# [Your task]
Give back the lines exactly, from the first one to the line with "return stations", both ends included.

# [Dataset section]
>> Start

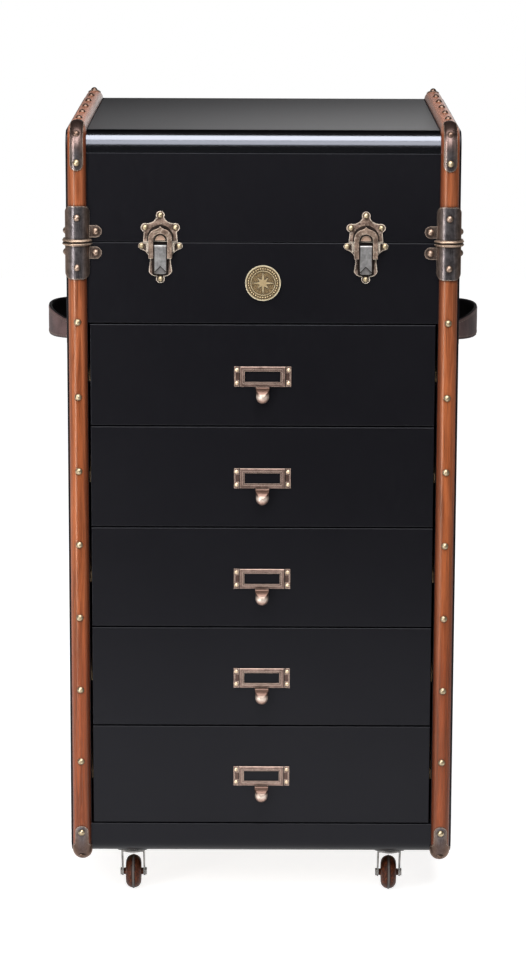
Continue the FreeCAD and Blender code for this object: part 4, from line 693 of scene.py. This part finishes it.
def handle_line(side):
    """Points down the middle of a handle's strap, (x, y, half height), from front to back, and its Z."""
    low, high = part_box(f"handle_{side}")
    inner = SIDE_X + STRAP_GAP
    flat = inner + STRAP_THICK / 2
    rise = max(abs(low.x), abs(high.x)) - inner - STRAP_THICK
    radius = (BOW_HALF ** 2 + rise ** 2) / (2 * rise)
    reach = (high.y - low.y) / 2
    tall = (high.z - low.z) / 2
    line = []
    for station in range(STRAP_STATIONS + 1):
        y = -reach + 2 * reach * station / STRAP_STATIONS
        bow, half = 0.0, STRAP_END_HALF
        if abs(y) < BOW_HALF:
            bow = math.sqrt(radius ** 2 - y ** 2) - (radius - rise)
            half = STRAP_END_HALF + (tall - STRAP_END_HALF) * (1 - (y / BOW_HALF) ** 2)
        line.append([flat + bow, y, half])
    easings = 4
    for _ in range(easings):
        eased = [point[:] for point in line]
        for k in range(1, STRAP_STATIONS):
            eased[k][0] = max(flat, (line[k - 1][0] + line[k][0] + line[k + 1][0]) / 3)
            eased[k][2] = (line[k - 1][2] + line[k][2] + line[k + 1][2]) / 3
        line = eased
    middle_y = (high.y + low.y) / 2
    return [(x, y + middle_y, half) for x, y, half in line], (low.z + high.z) / 2


def strap_stations(line):
    """The strap's middle at each station, with the ways along and outward, and its half height."""
    stations = []
    for k, (x, y, half) in enumerate(line):
        before = Vector(line[max(k - 1, 0)][:2])
        after = Vector(line[min(k + 1, len(line) - 1)][:2])
        along = (after - before).normalized()
        outward = Vector((along.y, -along.x))
        stations.append((Vector((x, y)), along, outward, half))
    return stations


def strap_section(half):
    """The strap's outline across its height, as (up, out), and the look of what follows each point."""
    flat = half - STRAP_EDGE
    face_steps, edge_steps, back_steps = 12, 6, 8

    def rounding(sign):
        """Points round the strap's top (1) or its bottom (-1)."""
        turns = [sign * math.pi / 2 - math.pi * step / edge_steps for step in range(1, edge_steps)]
        return [(sign * flat + STRAP_EDGE * math.cos(turn),
                 (STRAP_THICK / 2 - STRAP_THINNED) * math.sin(turn)) for turn in turns]

    shares = [-1 + 2 * step / face_steps for step in range(face_steps + 1)]
    face = [(share * flat, STRAP_THICK / 2 - STRAP_CROWN * share ** 2) for share in shares]
    shares = [1 - 2 * step / back_steps for step in range(back_steps + 1)]
    back = [(share * flat, -STRAP_THICK / 2) for share in shares]
    points = face + rounding(1) + back + rounding(-1)
    return points, [FACE] * len(face) + [EDGE] * (len(points) - len(face))


def make_strap(side, flip, stations, middle_z):
    """A leather strap with dark edges, in place of the plain handle."""
    verts, faces, indices = [], [], []
    for spot, _, outward, half in stations:
        points, looks = strap_section(half)
        for up, out in points:
            place = spot + outward * out
            verts.append((flip * place.x, place.y, middle_z + up))
    ring = len(looks)
    for k in range(len(stations) - 1):
        for m in range(ring):
            a = k * ring + m
            b = k * ring + (m + 1) % ring
            quad = (a, b, b + ring, a + ring)
            faces.append(quad if flip > 0 else quad[::-1])
            indices.append(looks[m])
    first = tuple(range(ring))
    last = tuple(range((len(stations) - 1) * ring, len(stations) * ring))
    faces += [first[::-1], last] if flip > 0 else [first, last[::-1]]
    indices += [EDGE, EDGE]
    strap = mesh_piece(f"handle_{side}_strap", verts, faces, [LOOKS["handle_leather"], EDGE_LOOK], "cabinet",
                       indices)
    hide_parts(f"handle_{side}")


def make_stitches(side, flip, stations, middle_z):
    """Two rows of thread stitches along a strap, between its bridges."""
    verts, faces = [], []
    travelled, due = 0.0, STITCH_START
    middle_y = (stations[0][0].y + stations[-1][0].y) / 2
    for (before, _, _, _), (spot, along, outward, half) in zip(stations, stations[1:]):
        travelled += (spot - before).length
        if travelled < due or abs(spot.y - middle_y) > STITCH_REACH:
            continue
        due = travelled + STITCH_PITCH
        centre = spot + outward * (STRAP_THICK / 2 - STITCH_SUNK)
        for up in (-1, 1):
            add_stitch(verts, faces, centre, along, outward, middle_z + up * (half - STITCH_MARGIN), flip)
    mesh_piece(f"handle_{side}_stitches", verts, faces, [THREAD_LOOK], "cabinet")


def add_stitch(verts, faces, centre, along, outward, z, flip):
    """One thread stitch: a short tapering tube that lies on the strap."""
    sides = 6
    fatness = [(-0.5, 0.25), (-0.36, 0.85), (0.0, 1.0), (0.36, 0.85), (0.5, 0.25)]
    start = len(verts)
    for share, fat in fatness:
        arch = STITCH_RADIUS * 0.5 * (1 - (2 * share) ** 2)
        mid = centre + along * (share * STITCH_LENGTH) + outward * arch
        for n in range(sides):
            turn = 2 * math.pi * n / sides
            spot = mid + outward * (STITCH_RADIUS * fat * math.cos(turn))
            verts.append((flip * spot.x, spot.y, z + STITCH_RADIUS * fat * math.sin(turn)))
    for k in range(len(fatness) - 1):
        for n in range(sides):
            a = start + k * sides + n
            b = start + k * sides + (n + 1) % sides
            quad = (a, b, b + sides, a + sides)
            faces.append(quad[::-1] if flip > 0 else quad)
    last = start + (len(fatness) - 1) * sides
    faces.append(tuple(range(start, start + sides)))
    faces.append(tuple(range(last, last + sides))[::-1])


def spread(first, last, k, count):
    """The place that is k steps of count on the way from first to last."""
    return first + (last - first) * k / count


def make_lining(index):
    """A soft velvet lining in a drawer: padded floor and covered walls."""
    low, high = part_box(f"drawer_{index}_box")
    wall, floor, rim, gap, cloth = 12 * MM, 6 * MM, 6 * MM, 0.4 * MM, 1.8 * MM
    cove, pad = 3 * MM, 3.4 * MM        # the round between wall and floor, and the floor's thickness
    right = high.x - wall - gap
    front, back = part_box(f"drawer_{index}_front")[1].y + gap, high.y - wall - gap
    bottom, top = low.z + floor + gap, high.z - rim
    nx, ny = 24, 22
    verts, faces = [], []

    def ring(inset, z):
        """One loop of points round the lining, and where it starts."""
        start = len(verts)
        x0, x1, y0, y1 = -right + inset, right - inset, front + inset, back - inset
        verts.extend((spread(x0, x1, k, nx), y0, z) for k in range(nx))
        verts.extend((x1, spread(y0, y1, k, ny), z) for k in range(ny))
        verts.extend((spread(x1, x0, k, nx), y1, z) for k in range(nx))
        verts.extend((x0, spread(y1, y0, k, ny), z) for k in range(ny))
        return start

    shoulder, brow = top - 0.6 * MM, top - 0.1 * MM
    loops = [ring(0.0, bottom), ring(0.0, shoulder), ring(0.3 * MM, brow), ring(cloth / 2, top),
             ring(cloth - 0.3 * MM, brow), ring(cloth, shoulder), ring(cloth, bottom + 7 * MM),
             ring(cloth + 0.5 * MM, bottom + 4.2 * MM), ring(cloth + cove, bottom + pad)]
    total = 2 * (nx + ny)
    for a, b in zip(loops, loops[1:]):
        for k in range(total):
            m = (k + 1) % total
            faces.append((a + k, a + m, b + m, b + k))
    inset = cloth + cove
    grid = len(verts)
    for j in range(ny + 1):
        for k in range(nx + 1):
            edge = min(k, nx - k, j, ny - j)
            quilting = 0.25 * MM * math.sin(k * 1.7) * math.sin(j * 1.3) * min(edge, 1)
            swell = 1.6 * MM * min(1.0, edge / 3) + quilting
            verts.append((spread(-right + inset, right - inset, k, nx),
                          spread(front + inset, back - inset, j, ny), bottom + pad + swell))
    for j in range(ny):
        for k in range(nx):
            a = grid + j * (nx + 1) + k
            faces.append((a, a + 1, a + nx + 2, a + nx + 1))
    faces.append(tuple(range(loops[0], loops[0] + total))[::-1])
    lining = mesh_piece(f"drawer_{index}_lining", verts, faces, [LOOKS["tray_velvet"]], f"drawer_{index}")


for side, flip in (("right", 1), ("left", -1)):
    line, middle_z = handle_line(side)
    stations = strap_stations(line)
    make_strap(side, flip, stations, middle_z)
    make_stitches(side, flip, stations, middle_z)
for number in range(1, DRAWERS + 1):
    make_lining(number)


# ---------------------------------------------------------------- floor, lights, camera
def make_floor():
    """A plain pale floor that keeps the chest's shadow.

    The camera sees it as white, whiter farther out. Reflections see the same, but dimmer to the right.
    It lights nothing with that glow.
    """
    front, side, back = FACE_Y - 1.5, 6.0, 6.0
    verts = [(-side, front, 0), (side, front, 0), (side, back, 0), (-side, back, 0)]
    mesh = bpy.data.meshes.new("floor")
    mesh.from_pydata(verts, [], [(0, 1, 2, 3)])
    floor = bpy.data.objects.new("floor", mesh)
    bpy.context.scene.collection.objects.link(floor)
    mat = bpy.data.materials.new("floor")
    mat.use_nodes = True
    graph = Graph(mat.node_tree)

    from_middle = graph.add("ShaderNodeVectorMath", operation="LENGTH")
    graph.put(from_middle.inputs[0], graph.place)
    paler = graph.ranged(from_middle.outputs["Value"], 0.4, 1.2, 0.86, 1.0)
    to_right = graph.ranged(graph.axes()["X"], 0.35, 0.9, 1.0, 0.2)
    camera_ray = graph.add("ShaderNodeLightPath").outputs["Is Camera Ray"]
    lit = graph.math("MAXIMUM", to_right, camera_ray)
    glow = graph.add("ShaderNodeEmission")
    graph.put(glow.inputs["Strength"], graph.times(graph.seen(), lit, paler))
    diffuse = graph.add("ShaderNodeBsdfDiffuse")
    graph.put(diffuse.inputs["Color"], (0.48, 0.48, 0.48))
    both = graph.add("ShaderNodeAddShader")
    graph.put(both.inputs[0], diffuse.outputs[0])
    graph.put(both.inputs[1], glow.outputs[0])
    graph.put(graph.add("ShaderNodeOutputMaterial").inputs["Surface"], both.outputs[0])
    mesh.materials.append(mat)


def area_light(name, spot, target, width, height, power):
    """A soft rectangular lamp that the camera doesn't see."""
    data = bpy.data.lights.new(name, "AREA")
    data.shape = "RECTANGLE"
    data.size = width
    data.size_y = height
    data.energy = power
    lamp = bpy.data.objects.new(name, data)
    lamp.location = spot
    lamp.rotation_mode = "QUATERNION"
    lamp.rotation_quaternion = (Vector(target) - Vector(spot)).to_track_quat("-Z", "Y")
    lamp.visible_camera = False
    bpy.context.scene.collection.objects.link(lamp)


def make_world():
    """White to the camera. Metal and glass see the same white backdrop, which stands behind the chest,
    and a dim room everywhere else.
    """
    world = bpy.data.worlds.new("studio")
    bpy.context.scene.world = world
    world.use_nodes = True
    sky = Graph(world.node_tree, "Generated")
    x, y, z = sky.axes()
    band = sky.fall(z, 0.06, 0.23)
    across = sky.times(sky.step(y, 0.55, 0.8), sky.ranged(x, -0.10, 0.06, 0.30, 1.0))
    backdrop = sky.times(band, across)
    camera_ray = sky.add("ShaderNodeLightPath").outputs["Is Camera Ray"]
    share = sky.math("MAXIMUM", camera_ray, sky.times(sky.seen(), backdrop))

    sides = sky.math("ADD", sky.ranged(x, -0.95, -0.5, 0.15, 0.05), sky.ranged(x, 0.5, 0.95, 0.0, 0.02))
    dim = sky.add("ShaderNodeBackground")
    sky.put(dim.inputs["Strength"], sky.times(sides, sky.ranged(y, 0.0, 0.5, 1.0, 0.12)))
    white = sky.add("ShaderNodeBackground")
    sky.put(white.inputs["Color"], (1, 1, 1))
    mixed = sky.add("ShaderNodeMixShader")
    sky.put(mixed.inputs[0], share)
    sky.put(mixed.inputs[1], dim.outputs[0])
    sky.put(mixed.inputs[2], white.outputs[0])
    sky.put(sky.add("ShaderNodeOutputWorld").inputs["Surface"], mixed.outputs[0])


def make_camera():
    """The photograph's view: from in front, 1.6 m up, tipped down 12 degrees."""
    distance, eye_z, off_centre = 4.627, 1.595, 1 * MM
    tip, roll = 11.96, 0.2
    data = bpy.data.cameras.new("camera")
    data.sensor_width = 36.0
    data.lens = 122.27
    data.clip_start = 0.1
    data.clip_end = 100.0
    camera = bpy.data.objects.new("camera", data)
    tipped = Matrix.Rotation(math.radians(90 - tip), 4, "X")
    rolled = Matrix.Rotation(math.radians(roll), 4, "Z")
    camera.matrix_world = Matrix.Translation((off_centre, FACE_Y - distance, eye_z)) @ tipped @ rolled
    bpy.context.scene.collection.objects.link(camera)
    bpy.context.scene.camera = camera


make_floor()
make_world()
# Name, place, what it points at, width, height and power.
area_light("overhead", (0, FACE_Y - 1.08, 2.95), (0, FACE_Y - 1.08, 0), 2.4, 1.62, 102)
area_light("front_top", (0, FACE_Y - 3.0, 2.62), (0, FACE_Y, 1.12), 2.0, 1.85, 47)
area_light("left_strip", (-1.16, FACE_Y - 1.18, 1.18), (0, FACE_Y, 1.18), 0.18, 2.26, 24)
area_light("right_fill", (2.6, FACE_Y - 2.0, 1.4), (0, FACE_Y, 0.7), 0.4, 2.4, 4)
make_camera()
bpy.context.scene.view_settings.view_transform = "Standard"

>> End

# [Final result]
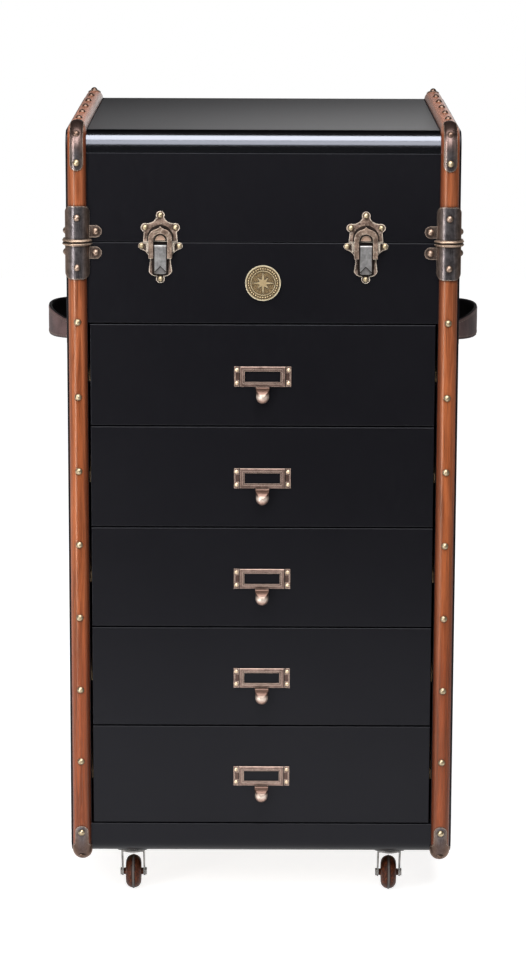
Continue the FreeCAD and Blender code for this object: part 4, from line 693 of scene.py. This part finishes it.
def handle_line(side):
    """Points down the middle of a handle's strap, (x, y, half height), from front to back, and its Z."""
    low, high = part_box(f"handle_{side}")
    inner = SIDE_X + STRAP_GAP
    flat = inner + STRAP_THICK / 2
    rise = max(abs(low.x), abs(high.x)) - inner - STRAP_THICK
    radius = (BOW_HALF ** 2 + rise ** 2) / (2 * rise)
    reach = (high.y - low.y) / 2
    tall = (high.z - low.z) / 2
    line = []
    for station in range(STRAP_STATIONS + 1):
        y = -reach + 2 * reach * station / STRAP_STATIONS
        bow, half = 0.0, STRAP_END_HALF
        if abs(y) < BOW_HALF:
            bow = math.sqrt(radius ** 2 - y ** 2) - (radius - rise)
            half = STRAP_END_HALF + (tall - STRAP_END_HALF) * (1 - (y / BOW_HALF) ** 2)
        line.append([flat + bow, y, half])
    easings = 4
    for _ in range(easings):
        eased = [point[:] for point in line]
        for k in range(1, STRAP_STATIONS):
            eased[k][0] = max(flat, (line[k - 1][0] + line[k][0] + line[k + 1][0]) / 3)
            eased[k][2] = (line[k - 1][2] + line[k][2] + line[k + 1][2]) / 3
        line = eased
    middle_y = (high.y + low.y) / 2
    return [(x, y + middle_y, half) for x, y, half in line], (low.z + high.z) / 2


def strap_stations(line):
    """The strap's middle at each station, with the ways along and outward, and its half height."""
    stations = []
    for k, (x, y, half) in enumerate(line):
        before = Vector(line[max(k - 1, 0)][:2])
        after = Vector(line[min(k + 1, len(line) - 1)][:2])
        along = (after - before).normalized()
        outward = Vector((along.y, -along.x))
        stations.append((Vector((x, y)), along, outward, half))
    return stations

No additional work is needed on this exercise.